The combination of CTV + AI has brought three major changes:

a) Real-time creative adaptation

We move from one spot for everyone to hundreds of variations based on:
– who is watching
– from where
– at what moment
– with what prior intent

b) Automated creative-impact evaluation

AI analyses which version retains better, which generates more searches and which increases intent.

c) Scalable production

What once required weeks of post-production is now multiplied and adapted with models that optimise colour, rhythm, subtitles, formats or duration.

Television, for the first time, allows for dynamic creativity. And that brings the medium closer to performance.

5. TV has entered the digital ecosystem (and that makes it more powerful than ever)

CTV no longer lives in an isolated compartment. It is part of the same impact chain as Meta, Google, TikTok, YouTube and programmatic campaigns.

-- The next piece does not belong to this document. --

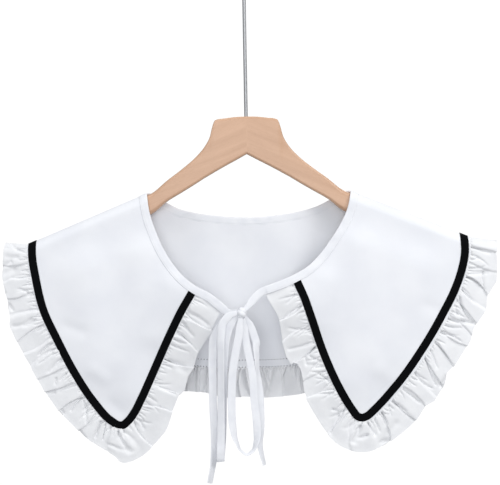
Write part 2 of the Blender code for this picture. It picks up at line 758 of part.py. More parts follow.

What happens on TV affects other channels:

  • Branding → more searches
  • Searches → more traffic and more conversions
  • Exposures → more clicks on digital ads
  • Views → higher probability of purchase

CTV is not a substitute for traditional TV; it is the bridge between branding and performance.

Programmatic ES

Which brands should activate CTV now?

  • Retail → ideal for seasonality and dynamic catalogues
  • Fashion → strong storytelling and ensured lift
  • Education → geolocalised segmentation
  • CPG → massive reach with frequency control
  • Automotive → premium video + intent
  • Travel → inspirational + search uplift

The emergence of CTV is not a change in format; it is a change in mindset.

The big screen is no longer a static monument: it is a living environment, guided by data, optimised by algorithms and connected to real consumer behaviour.

What was once reserved for branding has become one of the most interesting environments for measurable growth.

Brands that understand this no longer plan television: they plan audiences. They don’t seek abstract reach; they seek impact with purpose. They don’t buy spaces; they buy influence opportunities.